A mocking blow, for all the damage inflicted. The creature could more easily have ripped his head off.
And now a familiar voice entered his skull, ‘Aye, I could have killed you outright, but this pleases me more. Run, mortal, to that saving wall of sand.’
‘I freed you,’ Kalam growled, spitting out blood and grit. ‘And this is your gratitude?’
‘You delivered pain. Unacceptable. I am not one to feel pain. I only deliver it.’
‘Well,’ the assassin grated as he slowly rose to his hands and knees, ‘it comforts me to know in these, my last moments, that you’ll not live long in this new world with that attitude. I’ll wait for you other side of Hood’s gate, Demon.’

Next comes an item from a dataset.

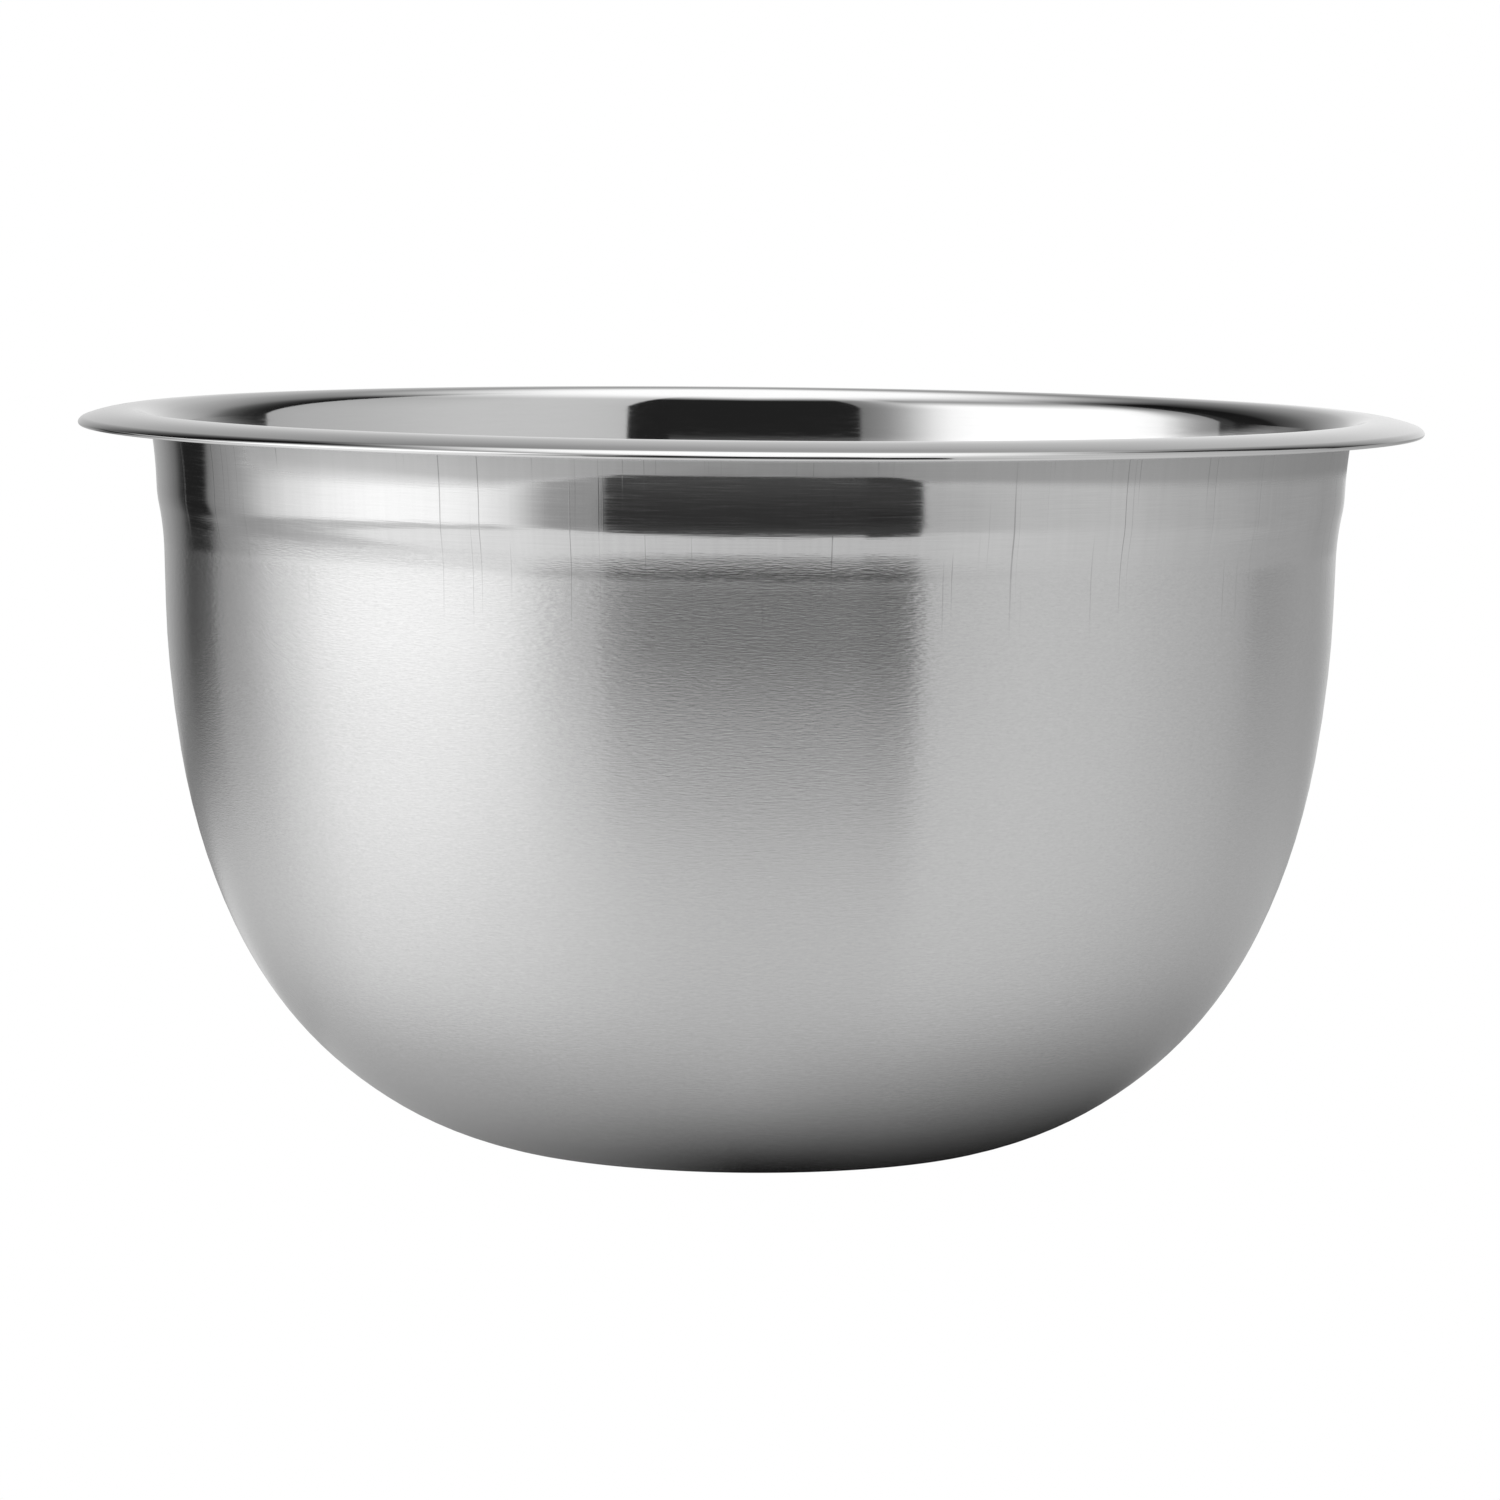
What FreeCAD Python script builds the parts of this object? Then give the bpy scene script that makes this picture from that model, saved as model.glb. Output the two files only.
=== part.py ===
import FreeCAD, Part
import Sketcher
import math
import os

# Free-standing mixing bowl, drawn from one disc of sheet of a single gauge.
#
# Millimetres, +Z up, origin at the centre of the flat base. The bowl is a body
# of revolution about Z and rests on the plane Z = 0.
#
# From the bench up: flat base, knuckle, round belly of tangent arcs, nearly
# upright wall, outward step, short band with a flared top, bell mouth,
# drooping flange, tighter lip, and the edge folded back under the flange.

doc = FreeCAD.newDocument("mixing_bowl")

# --------------------------------------------------------------------------
# Driving dimensions: lengths in mm, slopes in degrees from the horizontal
# --------------------------------------------------------------------------
SIZES = [
    # alias, value, meaning
    ("rim_diameter", 272.0, "largest diameter, over the hemmed edge"),
    ("bowl_height", 147.6, "bench to the highest circle of the rim"),
    ("gauge", 0.5, "sheet thickness, the same everywhere"),
    ("base_radius", 51.4, "flat disc the bowl rests on"),
    ("knuckle_radius", 16.3, "outside bend from the base into the belly"),
    ("knuckle_slope", 15.8, "wall slope where the knuckle ends, degrees"),
    ("belly_radius_a", 69.2, "outside radius of belly arc a"),
    ("belly_slope_a", 31.0, "wall slope where arc a ends, degrees"),
    ("belly_radius_b", 82.3, "outside radius of belly arc b"),
    ("belly_slope_b", 42.0, "wall slope where arc b ends, degrees"),
    ("belly_radius_c", 77.5, "outside radius of belly arc c"),
    ("belly_slope_c", 54.0, "wall slope where arc c ends, degrees"),
    ("belly_radius_d", 88.5, "outside radius of belly arc d"),
    ("belly_slope_d", 65.0, "wall slope where arc d ends, degrees"),
    ("belly_radius_e", 125.3, "outside radius of belly arc e"),
    ("belly_slope_e", 74.0, "wall slope where arc e ends, degrees"),
    ("belly_radius_f", 147.7, "outside radius of belly arc f"),
    ("belly_slope_f", 80.5, "wall slope where arc f ends, degrees"),
    ("belly_radius_g", 246.6, "outside radius of belly arc g"),
    ("belly_slope_g", 84.5, "wall slope where arc g ends, degrees"),
    ("belly_radius_i", 190.0, "outside radius of the last belly arc"),
    ("wall_slope", 88.35, "slope of the upper wall, degrees"),
    ("wall_length", 10.5, "straight run of the upper wall"),
    ("step_radius_low", 54.0, "outside radius of the lower bend of the step"),
    ("step_slope", 78.8, "slope in the middle of the step, degrees"),
    ("step_radius_high", 22.4, "outside radius of the upper bend of the step"),
    ("band_slope", 87.25, "slope at the foot of the band, degrees"),
    ("band_top_radius", 90.0, "outside radius of the band's flare"),
    ("band_top_slope", 81.0, "slope at the top of the band, degrees"),
    ("mouth_radius", 5.1, "upper-surface radius of the bell mouth"),
    ("flange_radius", 26.4, "upper-surface radius of the drooping flange"),
    ("flange_droop", 20.0, "slope of the flange at its outer end, degrees"),
    ("lip_radius", 2.0, "upper-surface radius of the lip at the flange's end"),
    ("lip_slope", 58.0, "slope of the lip where the fold begins, degrees"),
    ("hem_radius", 0.6, "outside radius of the folded edge"),
    ("hem_turn", 180.0, "how far the edge is folded back, degrees"),
    ("hem_back", 4.4, "how far the fold follows the flange, degrees"),
    ("hem_return", 0.8, "straight end of the fold under the flange"),
]
sheet = doc.addObject("Spreadsheet::Sheet", "Sizes")
sheet.Label = "Sizes"
for row, (alias, value, note) in enumerate(SIZES, start=1):
    sheet.set("A%d" % row, alias)
    sheet.set("B%d" % row, repr(float(value)))
    sheet.set("C%d" % row, note)
    sheet.setAlias("B%d" % row, alias)
doc.recompute()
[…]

Enormous talons snapped around him, their tips punching through chain—one in his lower back, three others in his abdomen—and he was lifted from the ground.

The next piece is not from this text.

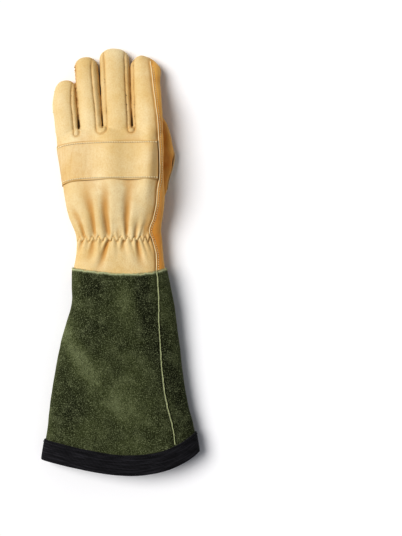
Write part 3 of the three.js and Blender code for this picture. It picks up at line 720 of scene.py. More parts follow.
def place(points):
    """Metres in the shared frame, from millimetres round the wrist seam."""
    return (np.asarray(points, float) + np.array([0.0, SHIFT_Y, 0.0])) * 0.001


def make_mesh(name, points, faces):
    mesh = bpy.data.meshes.new(name)
    faces = faces.tolist() if isinstance(faces, np.ndarray) else faces
    mesh.from_pydata(place(points).tolist(), [], faces)
    mesh.validate()
    mesh.update()
    return mesh


def add_object(name, data):
    """Object in the scene for a mesh, a lamp or a camera."""
    added = bpy.data.objects.new(name, data)
    bpy.context.scene.collection.objects.link(added)
    return added


def add_values(mesh, values):
    """Values from 0 to 1 for each point, which a material reads by name."""
    for name, value in values.items():
        attribute = mesh.attributes.new(name, "FLOAT", "POINT")
        attribute.data.foreach_set("value", np.asarray(value, np.float32))


def add_lengths(mesh, lengths):
    """Lengths along and across a strip, in metres, as the surface's own coordinates."""
    layer = mesh.uv_layers.new(name="strip")
    corner = np.zeros(len(mesh.loops), np.int32)
    mesh.loops.foreach_get("vertex_index", corner)
    layer.data.foreach_set("uv", (np.asarray(lengths)[corner] * 0.001).astype(np.float32).ravel())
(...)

Then flung through the air once more. This time he descended from a distance of at least three times his own height, and when he struck blackness exploded in his mind.

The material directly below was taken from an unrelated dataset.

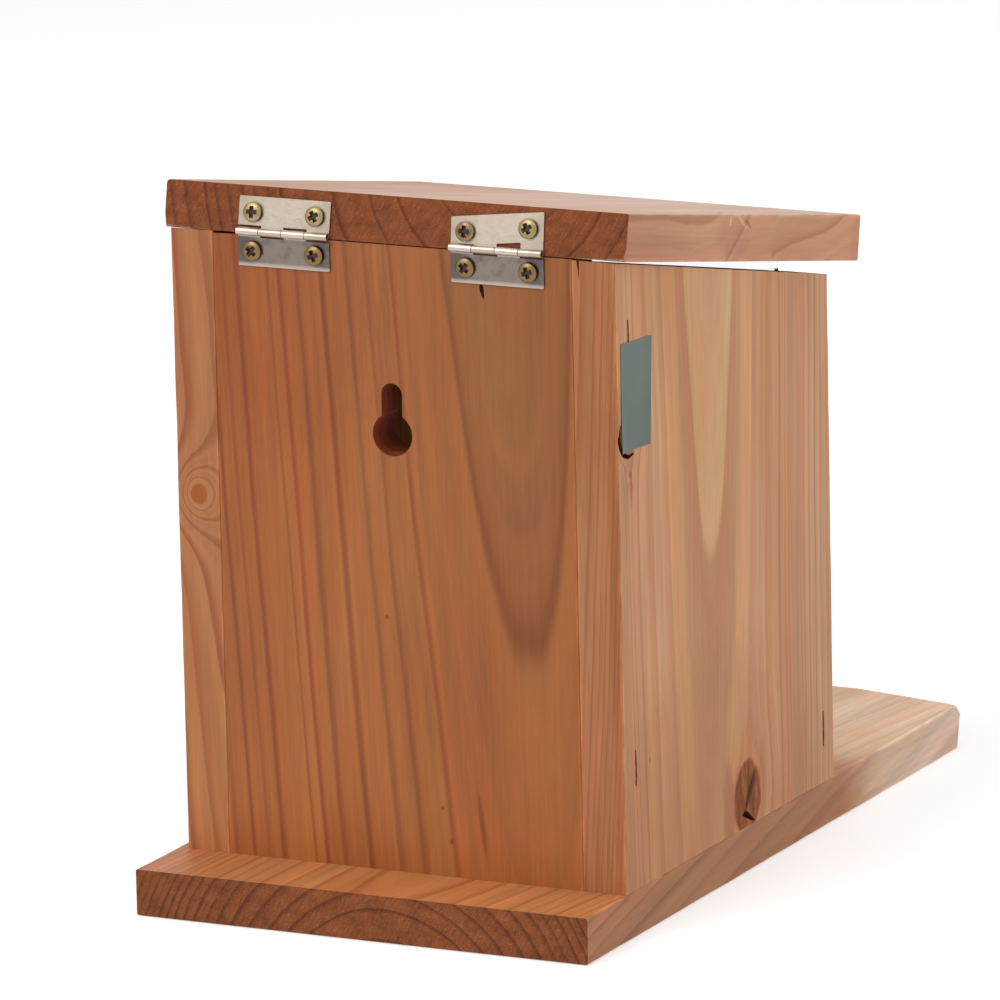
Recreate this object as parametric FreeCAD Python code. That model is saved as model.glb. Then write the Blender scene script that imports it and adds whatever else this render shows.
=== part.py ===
# A wooden nut box for squirrels. A lidded box stands on a long base board, whose front end is the
# squirrel's seat. The lid swings back on two small butt hinges, and a clear window closes the front.
#
# Millimetres. +Z is up, the window faces -Y and the hinges face +Y. The origin is the middle of the
# base board's underside. Left and right are as seen from the front, so left is -X.
import FreeCAD
import Part
import math
import os

# Boards
board = 14.5
arris = 0.7

# Sine of the largest angle between two edges that count as parallel
parallel_limit = 0.001

# Box
box_width = 150.0
box_depth = 153.5
side_rear_height = 195.5
side_front_height = 162.0
back_top_drop = 1.0

# Base board
base_length = 287.0
base_rear_lip = 28.0
base_overhang_left = 0.0
base_overhang_right = 3.5
base_nose_width = 75.5
base_corner_setback = 8.5

# Lid board
lid_length = 172.0
lid_overhang_left = 3.5
lid_overhang_right = 2.0
lid_rear_gap = 0.6
lid_front_gap = 4.5
lid_foot_bevel = 0.9

# Keyhole in the back panel
keyhole_radius = 6.7
keyhole_slot_width = 7.0
keyhole_height = 137.0
keyhole_slot_rise = 12.5
keyhole_offset = 0.8

# Front rail and window
rail_height = 34.0
pane_thickness = 3.0
pane_play = 0.3
pane_side_play = 0.5
pane_groove_depth = 5.0
pane_lid_gap = 0.3

# Hinges
hinge_inset = 39.0
hinge_length = 31.0
hinge_reach = 10.8
hinge_sheet = 0.6
knuckle_count = 4
knuckle_gap = 0.2
knuckle_seam_degrees = 65.0
notch_clearance = 1.35
pin_radius = 0.65
pin_running_clearance = 0.05
pin_head_radius = 1.05
pin_head_height = 0.4
pin_end_recess = 1.5
pin_rise_over_lid_underside = 0.5

# Hinge screws
screw_spacing = 21.0
screw_distance_from_pin = 6.0
screw_shank_radius = 1.5
screw_length = 10.0
screw_point_length = 1.6
screw_countersink_height = 1.55
screw_head_radius = 3.05
screw_head_rim = 0.25
screw_head_rise = 0.3
screw_crown_radius = 2.2
leaf_hole_radius = 2.0
recess_width = 0.8
recess_span = 3.4
recess_depth = 1.1

# Staples
staple_crown = 11.5
staple_wire = 1.1
staple_leg = 30.0
staple_sink = 0.6
staple_inset = 8.0
rear_staple_height = 38.0
rear_staple_drop = 24.5
front_staple_height = 17.3
base_staple_side_inset = 30.0
base_staple_back_spacing = 70.0
base_staple_rail_spacing = 40.0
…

Consciousness returned, and he found himself lying sprawled on the cracked pan, the ground directly beneath him muddy with his own blood. The stars were swimming wildly overhead, and he was unable to move. A deep thrumming reverberation rang in the back of his skull, coming up from his spine.
‘Ah, awake once more. Good. Shall we resume this game?’
‘As you like, Demon. Alas, I’m no longer much of a plaything. You broke my back.’
‘Your error was in landing head first, mortal.’
‘My apologies.’ But the numbness was fading—he could feel a tingling sensation, spreading out through his limbs. ‘Come down and finish it, Demon.’
He felt the ground shake as the enkar’al settled on the ground somewhere to his left. Heavy thumping steps as the creature approached.
‘Tell me your name, mortal. It is the least I can do, to know the name of my first kill after so many thousands of years.’
‘Kalam Mekhar.’
‘And what kind of creature are you? You resemble Imass . . .’
‘Ah, so you were imprisoned long before the Nameless Ones, then.’
‘I know nothing of Nameless Ones, Kalam Mekhar.’ He could sense the e
nkar’al at his side now, a massive, looming presence, though the assassin kept his eyes shut. Then he felt its carnivore’s breath gust down on him, and knew the reptile’s jaws were opening wide.
Kalam rolled over and drove his right fist down into the creature’s throat.
Then released the handful of blood-soaked sand, gravel and rocks it had held.
And drove the dagger in his other hand deep between its breast bones.
The huge head jerked back, and the assassin rolled in the opposite direction, then regained his feet. The motion took all feeling from his legs and he toppled to the ground once more—but in the interval he had seen one of his long-knives, lying point embedded in the ground about fifteen paces distant.
The enkar’al was thrashing about now, choking, talons ripping into the bleached earth in its frenzied panic.
Sensation ebbed back into his legs, and Kalam began dragging himself across the parched ground. Towards the long-knife. The serpent blade, I think. How appropriate.
Everything shuddered and the assassin twisted around to see that the creature had leapt, landing splay-legged directly behind him—where he had been a moment ago. Blood was weeping from its cold eyes, which flashed in recognition—before panic overwhelmed them once more. Blood and gritty froth shot out from between its serrated jaws.
He resumed dragging himself forward, and was finally able to draw his legs up and manage a crawl.
Then the knife was in his right hand. Kalam slowly turned about, his head swimming, and began crawling back. ‘I have something for you,’ he gasped. ‘An old friend, come to say hello.’
The enkar’al heaved and landed heavily on its side, snapping the bones of one of its wings in the process. Tail lashing, legs kicking, talons spasming open and shut, head thumping repeatedly against the ground.
‘Remember my name, Demon,’ Kalam continued, crawling up to the beast’s head. He drew his knees under him, then raised the knife in both hands. The point hovered over the writhing neck, rose and fell until in time with its motion. ‘Kalam Mekhar . . . the one who stuck in your throat.’ He drove the knife down, punching through the thick pebbled skin, and the blood of a severed jugular sprayed outward.